The Deputy Minister of Disability Affairs Alexia Manombe-Ncube has called on government to recognize sign language in the country as a medium of communication and ensure that deaf people are well represented in all areas of life.
The International Day of the Deaf and Sign Language is commemorated from the 19-23 of September, under the theme building inclusive communities for all.
Ncube was speaking in Parliament on Wednesday.
During the week of celebrations, each day has been given a theme e.g Monday’s theme was to focus on sign language and its acquisition as it is critical for the cognizant development for deaf children.
Namibian households are urged to adopt a culture of learning sign language in order for children to communicate with hearing impaired persons at their schools and in social lives.
Ncube said that it is high time that sign language learning is adopted from childhood development providing all necessary tools for sign language for example written and visual studying material for all schools.
This year’s international sign language theme is ‘sign language unites us’ which is commemorated on the 23rd of September annually.
The linguistic sign language is said to be part of the country, hence the deputy minister calls on all Namibians to embrace it as it is part of the country’s vibrant languages cross cutting all landscapes and corners of Namibia.
With collective collaboration maintained by stakeholders, it is thus imperative that they drive the sign language linguistics.
Ncube further stated that government need to seriously recognise sign language and promoting it as well as finalising the documented signs.
Article 2 of the United Nations Convention on Persons with Disabilities, grants sign language recognition as a legitimate language on its own with capabilities of being used in education to political level, which defines sign language as an equal to spoken language. There lies the argument that deaf students have a right to communicate in their mother tongue via sign language, failure in providing this, their human rights will not be fulfilled.
Failure to communicate in sign language, is depriving 27 000 people from communicating in
their homes and social circles, hospitals, shops, parliament, school and work among many, Ncube opined.
The Namibia Open Learning College (NAMCOL) has recently introduced a two-year diploma for sign language.
The Deputy finance minister Maureen Mbeunde said that data must be collected to identify hearing impaired persons as well as awareness on parents to watch out for signs at early childhood development.

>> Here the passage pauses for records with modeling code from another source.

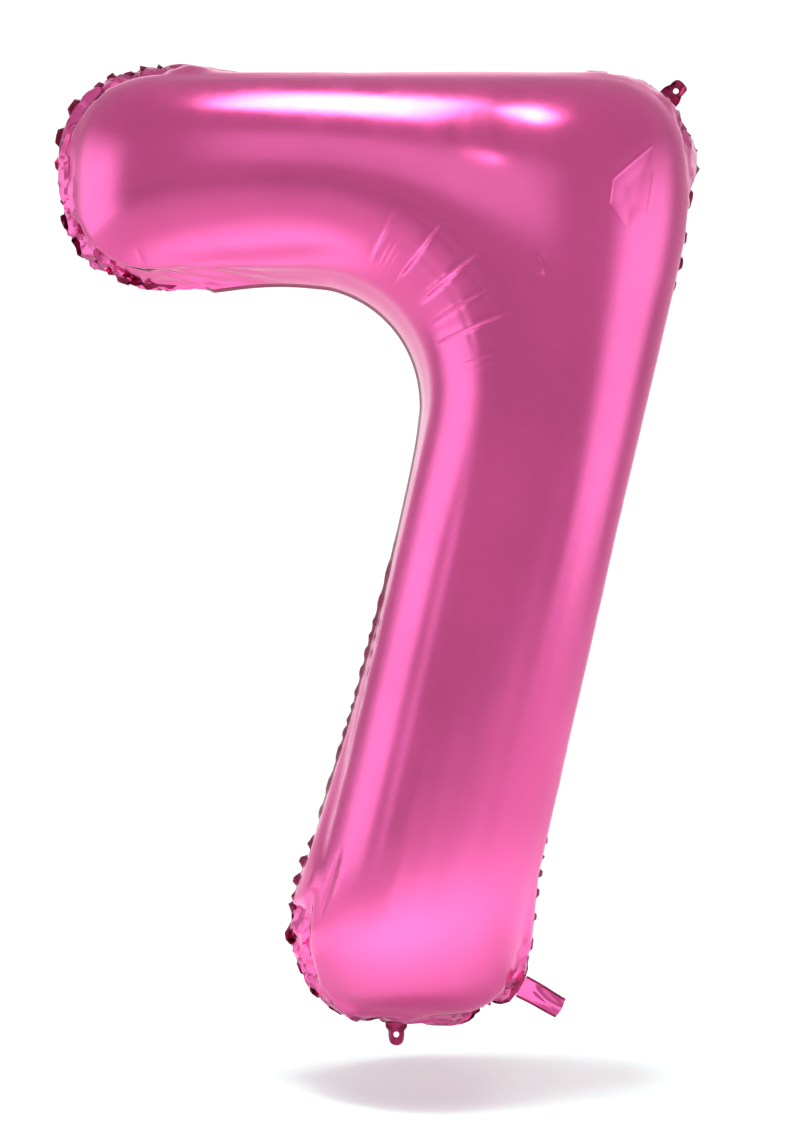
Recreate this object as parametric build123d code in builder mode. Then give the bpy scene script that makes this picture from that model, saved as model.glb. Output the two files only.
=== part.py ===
"""A foil number balloon in the shape of a 7, inflated, with two hanging tabs and a filling tail.

Frame: +X to the viewer's right, +Z up, the front film faces -Y, and the seam lies in the plane Y = 0.
The origin is the centre of the eyelet in the corner tab, from which the balloon hangs.
Film that is under 0.1 mm thick on the real object is drawn thick enough to be a sound solid.
"""

from build123d import *

import os
from math import cos, radians, sin, sqrt

# Seal line: the outline along which the two foil films are welded.
SEAL_HEIGHT = 850.0
SEAL_ACROSS = 562.0  # width of the top edge, measured to the outer corner
ARM_WIDTH = 192.0
LEG_WIDTH = 206.0  # square to the leg
LEG_LEAN = 13.2  # degrees between the leg and the vertical
SHOULDER_DROP = 150.0  # from the top edge down to where the right edge starts to lean
ELBOW_RADIUS = 100.0  # inside of the bend between arm and leg
CORNER_RADIUS = 88.0
SHOULDER_RADIUS = 300.0
FOOT_RIGHT_RADIUS = 58.0
FOOT_LEFT_RADIUS = 80.0
ARM_TOP_RADIUS = 80.0
ARM_BOTTOM_RADIUS = 72.0

# Foil.
SKIN = 1.0  # wall of an inflated skin
PLY = 0.5  # each of the two welded plies in the seam, the tabs and the tail
SEAM_WIDTH = 7.0  # welded margin outside the seal line
FOLD_GAP = 0.8  # from a tab's fold axis to the film on either side of it

# Sections of the inflated tube.
CAP_LENGTH = 78.0  # length of the rounded end of the arm, and of the leg
CAP_STATIONS = [0.97, 0.9, 0.75, 0.5, 0.25, 0]  # places of a cap's sections, from its tip to its base
BEND_STEPS = 16  # equal angles between the sections round the bend
LEG_STEPS = 6

# Hanging tabs: round-ended flaps, each with a punched eyelet.
TAB_WIDTH = 20.0
EYELET_RADIUS = 2.6
EYELET_REACH = 10.2  # from the seam's edge to the eyelet's centre
CORNER_TAB_ANGLE = 45.0  # degrees above +X in which the corner tab points
BOTTOM_TAB_X = -253.0

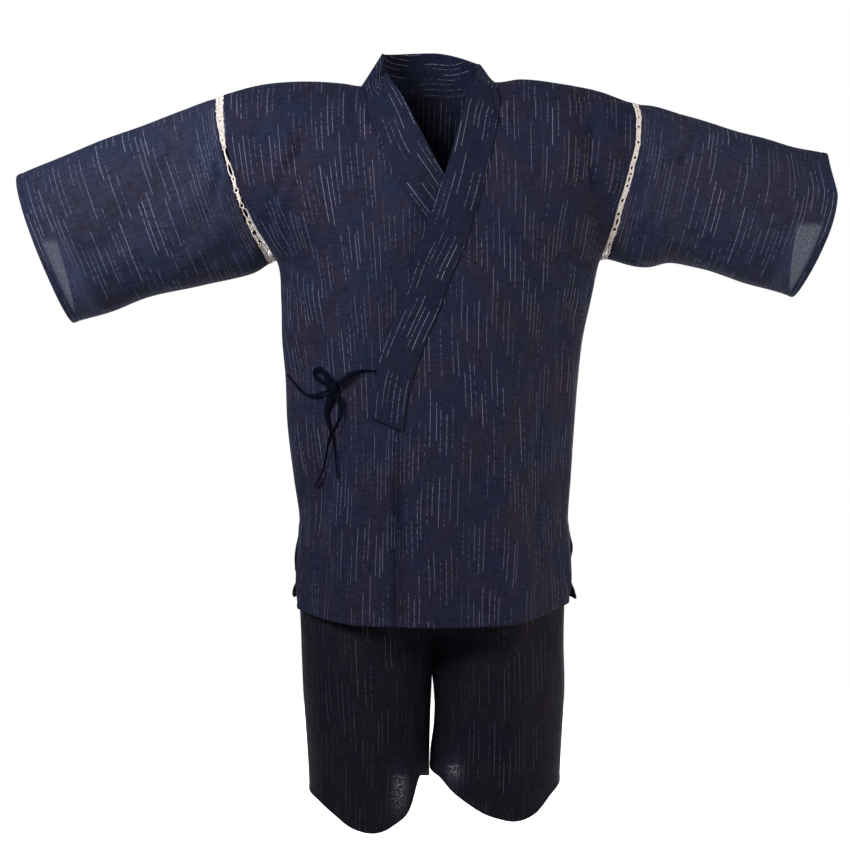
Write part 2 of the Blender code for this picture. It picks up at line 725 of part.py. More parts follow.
# ---------------------------------------------------------------- sleeves and lace
def armhole_point(side, turn):
    """Point on a body's armhole edge: turn 0 at the tip, 0.5 at the underarm, front first."""
    low, high = UNDERARM[side], SHOULDER_TIP[side][1]
    z = mix(low, high, (1 + math.cos(2 * math.pi * turn)) / 2)
    face = "front" if turn % 1.0 < 0.5 else "back"
    y = armhole_depth(side, z, face) * (-1 if face == "front" else 1)
    return Vector((side * armhole_x(side, z), y, z))


def section_point(side, section, turn):
    """Point on an oval sleeve section, in its own slanted plane."""
    top_x, top_z, low_x, low_z, depth, low = section
    upright = math.cos(2 * math.pi * turn)
    around = math.sin(2 * math.pi * turn)
    share = (1 - upright) / 2
    thin = 1.0 + (ARMHOLE_EGG - SLEEVE_LOW * low) * upright
    return Vector((mix(top_x, low_x, share), -depth * around * thin, mix(top_z, low_z, share)))


def sleeve_point(side, step, turn):
    sections = SLEEVE_SECTIONS[side]
    last = len(sections) - 1
    point = section_point(side, sections[step], turn)
    along = step / last
    first = section_point(side, sections[0], turn)
    seat = armhole_point(side, turn) - lace_reach(side, turn)
    point += (seat - first) * (1 - along) ** 3
    low = (1 - math.cos(2 * math.pi * turn)) / 2
    bow = CUFF_FRONT[side] if turn <= 0.5 else CUFF_BACK[side]
    corner = min(1.0, low / CUFF_CORNER[side]) ** 1.5
    point.x += side * bow * corner * math.sin(math.pi * low ** CUFF_HIGH[side]) * along ** 2
    lift = 0.0
    for turn1, along1, turn2, along2, reach, height in SLEEVE_FOLDS:
        near = min(1.0, max(0.0, (along - along1) / (along2 - along1)))
        away = abs(turn - mix(turn1, turn2, near))
        swell = math.sin(math.pi * mix(SLEEVE_FOLD_TAPER, 1.0 - SLEEVE_FOLD_TAPER, near))
        lift += height * swell * math.exp(-(away / reach) ** 2)
    calm = smooth(along / SLEEVE_SETTLES)
    point.y += -math.copysign(1.0, math.sin(2 * math.pi * turn) + 1e-9) * lift * calm
    return point


def lace_reach(side, turn):
    """From the sleeve's edge back to the armhole's edge: the lace fills this."""
    top_x, top_z, low_x, low_z = SLEEVE_SECTIONS[side][0][:4]
    tip_x, tip_z = SHOULDER_TIP[side]
    share = (1 - math.cos(2 * math.pi * turn)) / 2
    low = armhole_point(side, 0.5)
    at_top = Vector((side * tip_x - top_x, 0.0, tip_z - top_z))
    at_low = Vector((low.x - low_x, 0.0, low.z - low_z))
    return at_top.lerp(at_low, share).normalized() * table(LACE_WIDTH, share)


def make_sleeve(side, name):
    """A wide, straight sleeve: a tube through slanted ovals."""
    points = []
    for step in range(len(SLEEVE_SECTIONS[side])):
        ring = [sleeve_point(side, step, turn / SLEEVE_SIDES) for turn in range(SLEEVE_SIDES)]
        points.append(ring + [ring[0].copy()])
    middle = sum((ring[0] + ring[SLEEVE_SIDES // 2] for ring in points), Vector())
    middle /= 2 * len(points)
    return cloth_panel(name, points, "jacket_crepe", CLOTH, wrap=True, outward=middle)


def make_lace(side, face, name):
    """Half an armhole of lace: two edge cords and bars, with a slit cut in each repeat."""
    start, end = (0.0, 0.5) if face == "front" else (0.5, 1.0)
    start, end = start + LACE_INSET, end - LACE_INSET
    points, cuts = [], []
    pitch = (end - start) / (LACE_REPEATS + 1 - LACE_SLIT)
    turns = []
    for repeat in range(LACE_REPEATS):
        first = start + repeat * pitch
        turns += [first, first + pitch * (1 - LACE_SLIT)]
        cuts.append((len(turns) - 1, 1))
    turns += [end - pitch * (1 - LACE_SLIT), end]
    for turn in turns:
        hole = armhole_point(side, turn)
        edge = sleeve_point(side, 0, turn)
        width = (edge - hole).length
        low = (1 - math.cos(2 * math.pi * turn)) / 2
        clear = mix(*LACE_CLEAR, low ** 2) / width
        row = []
        for share in (clear, LACE_CORD, 1 - LACE_CORD, 1 - LACE_FROM_SLEEVE / width):
            row.append(hole.lerp(edge, share))
        points.append(row)
    centre = armhole_point(side, 0.0).lerp(armhole_point(side, 0.5), 0.5)
    return cloth_panel(name, points, "cream_lace", LACE_CLOTH, drop=cuts, outward=centre)


# ---------------------------------------------------------------- ties
def over_face(x, z, over):
    """Point a given height above the right front's face, square to it."""
    step = 0.004
    here = Vector((x, front_y(x, z, True), z))
    across = Vector((x + step, front_y(x + step, z, True), z)) - here
    upward = Vector((x, front_y(x, z + step, True), z + step)) - here
    return here + across.cross(upward).normalized() * over


def knot_side(toward):
    """Where a tie that comes from a point meets the knot: square to it, a seam away."""
    middle = over_face(*KNOT)
    way = (toward - middle).normalized()
    reach = Vector([half * part for half, part in zip(KNOT_SIZE / 2, way)]).length
    return middle + way * (reach + SEAM)


def tie_points(name):
    """The route on the jacket's face, on one smooth curve through its own points."""
    places = [over_face(*place) for place in TIES[name]]
    if name in STARTS_AT_KNOT:
        places.insert(0, knot_side(places[0]))
    if name in ENDS_AT_KNOT:
        places.append(knot_side(places[-1]))
    ends = [places[0] * 2 - places[1], *places, places[-1] * 2 - places[-2]]
    points = []
    for before, first, second, after in zip(ends, ends[1:], ends[2:], ends[3:]):
        steps = max(1, round((second - first).length / (TIE * 1.8)))
        for step in range(steps):
            t = step / steps
            points.append(0.5 * ((2 * first) + (second - before) * t
                                 + (2 * before - 5 * first + 4 * second - after) * t ** 2
                                 + (3 * first - before - 3 * second + after) * t ** 3))
    return points + [places[-1]]


def make_tie(name):
    points = tie_points(name)
    curve = bpy.data.curves.new(name, "CURVE")
    curve.dimensions = "3D"
    curve.bevel_depth = TIE / 2
    curve.bevel_resolution = 2
    curve.use_fill_caps = True
    spline = curve.splines.new("POLY")
    spline.points.add(len(points) - 1)
    for slot, point in zip(spline.points, points):
        slot.co = (*point, 1.0)
    curve.materials.append(material("tie_tape"))
    PARTS.objects.link(bpy.data.objects.new(name, curve))


def make_knot():
    """The knot where the two ties cross: a tight round lump."""
    work = bmesh.new()
    bmesh.ops.create_uvsphere(work, u_segments=14, v_segments=8, radius=0.5)
    bmesh.ops.scale(work, vec=KNOT_SIZE, verts=work.verts)
    mesh = bpy.data.meshes.new("tie_knot")
    work.to_mesh(mesh)
    work.free()
    mesh.shade_smooth()
    add_piece("tie_knot", mesh, "tie_tape").location = over_face(*KNOT)


# ---------------------------------------------------------------- the shorts
def shorts_hem(side, face, across):
    """Hem height at a place across a panel, 0 at the inseam and 1 at the side."""
    return table(SHORTS_HEM[face], across, 1 if side == RIGHT else 2)


def shorts_point(side, face, row, column):
    """A panel point: the hips' ellipse above, a leg's oval below, eased at the crotch."""
    across = column / SHORTS_COLUMNS
    down = row / SHORTS_ROWS
    z = mix(WAIST, shorts_hem(side, face, across), down)
    way = -1 if face == "front" else 1
    fork = smooth((CROTCH + FORK_WAY - z) / FORK_WAY)
    angle = math.pi / 2 * across
    hip_side = table(HIP_LINE, z, 1)
    hip_deep = table(HIP_LINE, z, 2 if face == "front" else 3)
    hip = Vector((side * hip_side * math.sin(angle), way * hip_deep * math.cos(angle), z))
    outer = table(LEG_SIDE, z, 1 if side == RIGHT else 2)
    gap = mix(SEAM / 2, INSEAM_GAP, smooth((CROTCH - z) / INSEAM_WAY))
    turn = math.pi * (1 - across)
    half = (outer - gap) / 2
    deep = LEG_DEPTH[face] * (1 + LEG_EGG * math.cos(turn))
    squared = math.copysign(abs(math.cos(turn)) ** LEG_SQUARE, math.cos(turn))
    leg = Vector((side * (gap + half + half * squared), way * deep * math.sin(turn), z))
    point = hip.lerp(leg, fork)
    point.x = side * max(abs(point.x), mix(SEAM / 2, CLOTH / 2 + SEAM, fork))
    if face == "front":
        point.y -= fold_height(SHORTS_FOLDS, point.x, z) * smooth(abs(point.y) / FOLDS_CALM)
    if column == SHORTS_COLUMNS or (column == 0 and fork >= 1.0):
        point.y = way * max(abs(point.y), SEAM / 2)
    return point


def make_short(side, face, name):
    points = []
    for row in range(SHORTS_ROWS + 1):
        points.append([shorts_point(side, face, row, column)
                       for column in range(SHORTS_COLUMNS + 1)])
    cloth_panel(name, points, "shorts_crepe", CLOTH, outward=(side * 0.08, 0, -0.75))


def make_waistband():
    """The casing at the top of the shorts, a plain ring."""
    sides = 4 * SHORTS_COLUMNS
    rows = []
    for level in range(3):
        z = WAIST + SEAM + BAND_HEIGHT * level / 2
        ring = []
        for turn in range(sides + 1):
            angle = 2 * math.pi * turn / sides
            deep = HIP_LINE[0][2] if math.cos(angle) > 0 else HIP_LINE[0][3]
            ring.append(Vector((HIP_LINE[0][1] * math.sin(angle), -deep * math.cos(angle), z)))
        ring[-1] = ring[0].copy()
        rows.append(ring)
    cloth_panel("waistband", rows, "shorts_crepe", BAND_CLOTH, wrap=True, outward=(0, 0, WAIST))


# ---------------------------------------------------------------- build
for old in list(bpy.data.objects):
    bpy.data.objects.remove(old, do_unlink=True)
PARTS = bpy.data.collections.new("jinbei_set")
bpy.context.scene.collection.children.link(PARTS)

SIDE_NAMES = {RIGHT: "right", LEFT: "left"}
for body_side, side_name in SIDE_NAMES.items():
    make_body(body_side, f"body_{side_name}")
    make_sleeve(body_side, f"sleeve_{side_name}")
    for panel_face in ("front", "back"):
        make_lace(body_side, panel_face, f"lace_{side_name}_{panel_face}")
        make_short(body_side, panel_face, f"shorts_{side_name}_{panel_face}")
make_collar()
make_waistband()
make_knot()
for tie_name in TIES:
    make_tie(tie_name)
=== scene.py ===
# %% [markdown]
# # A jinbei set, worn: wrap jacket and short trousers
#
# A jinbei is light summer wear. Its jacket is cut from straight widths of crinkled cotton: two
# halves that run from the front hem over the shoulder to the back hem, two straight sleeves, a
# folded collar band and two pairs of tapes. An open strip of lace joins each sleeve to the body,
# which lets air in. The plain solids of the set give the form. This lesson dresses them with
# thin cloth, and every piece here follows the same sizes as the solid that it stands for.
# %% Tools, the frame and its box
import math
from functools import partial

import bmesh
import bpy
import numpy as np
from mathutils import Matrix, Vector


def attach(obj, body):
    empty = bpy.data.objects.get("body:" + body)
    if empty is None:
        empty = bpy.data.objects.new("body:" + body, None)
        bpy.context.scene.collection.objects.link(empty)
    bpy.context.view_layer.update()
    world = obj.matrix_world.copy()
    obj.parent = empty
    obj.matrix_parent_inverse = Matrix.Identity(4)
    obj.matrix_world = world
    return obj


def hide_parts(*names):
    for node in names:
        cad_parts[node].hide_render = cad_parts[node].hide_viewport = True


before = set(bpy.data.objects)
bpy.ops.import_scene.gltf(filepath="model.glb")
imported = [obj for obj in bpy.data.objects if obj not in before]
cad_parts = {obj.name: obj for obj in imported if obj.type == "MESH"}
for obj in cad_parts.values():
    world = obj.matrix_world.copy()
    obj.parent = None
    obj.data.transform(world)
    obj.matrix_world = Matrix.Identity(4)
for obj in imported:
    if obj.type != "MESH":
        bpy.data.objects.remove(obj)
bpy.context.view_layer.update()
RIGHT, LEFT = -1, 1       # the wearer's sides: -x and +x
SIDES = {RIGHT: "right", LEFT: "left"}
COLUMN = {RIGHT: 1, LEFT: 2}      # of tables that have one column for each side
print("solids in the frame:", len(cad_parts))

# %% [markdown]
# ## The camera
#
# The set is looked at from 3 m in front, from the height of the chest and turned a little down,
# as for a catalogue. A long lens keeps the sleeves, which reach out to both sides, in proportion.
# %% Camera
CAMERA_PLACE = (-0.0095, -3.0, -0.292)
CAMERA_DOWN = math.radians(3.243)
LENS, SENSOR = 93.43, 36.0     # mm

view = bpy.data.cameras.new("catalogue_view")
view.lens = LENS
view.sensor_width = SENSOR
view.clip_end = 50.0
camera = bpy.data.objects.new("catalogue_view", view)
camera.location = CAMERA_PLACE
camera.rotation_euler = (math.pi / 2 - CAMERA_DOWN, 0.0, 0.0)
bpy.context.scene.collection.objects.link(camera)
bpy.context.scene.camera = camera
bpy.context.scene.view_settings.view_transform = "Standard"
print("camera looks", round(math.degrees(CAMERA_DOWN), 2), "degrees down")

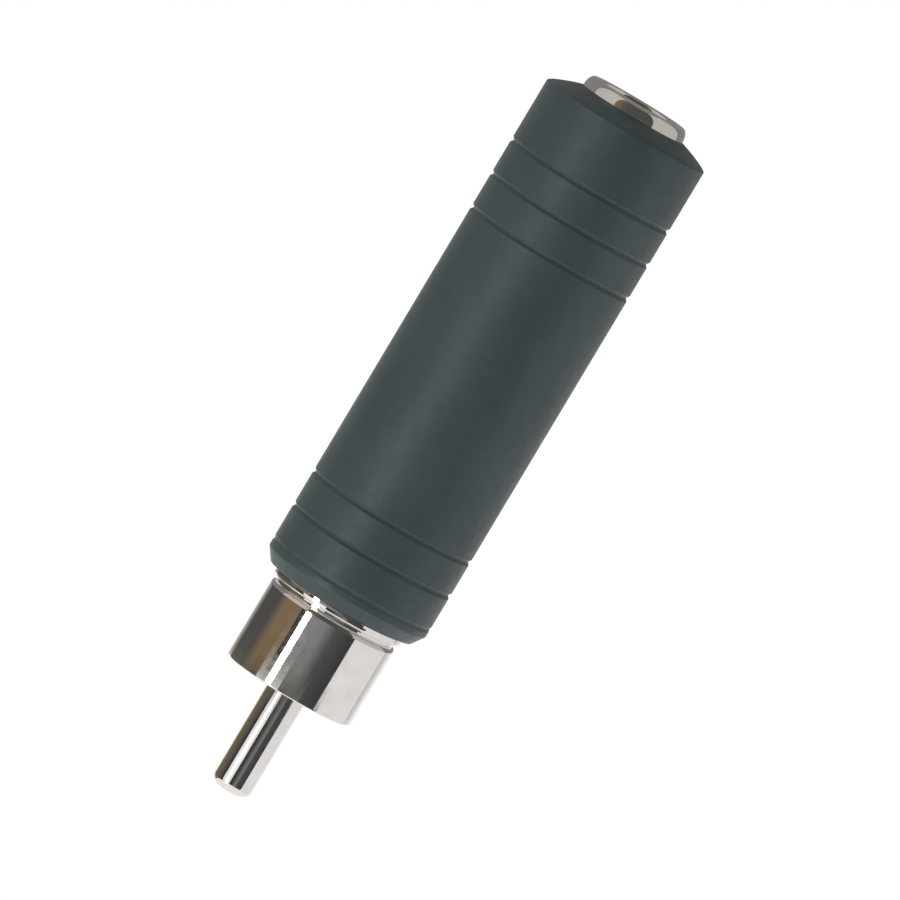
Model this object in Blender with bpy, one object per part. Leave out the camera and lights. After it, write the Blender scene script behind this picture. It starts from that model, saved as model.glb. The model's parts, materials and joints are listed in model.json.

Jerry Ekandjo another MP stressed that it cannot wait for tomorrow, arguing that the Ministry of
Education, Arts and Culture must introduce sign language from Grade one to 12 in all schools.
Deputy Minister of Education Faustina Caley informed the house that the ministry has schools for hearing impaired persons, while pointing out that the challenge is with shortage of qualified teachers in the field of sign language.
She thus emphasized that teachers in all schools needs to be trained first in order to open up more Schools for the hearing impaired, including more support in providing written and visual material.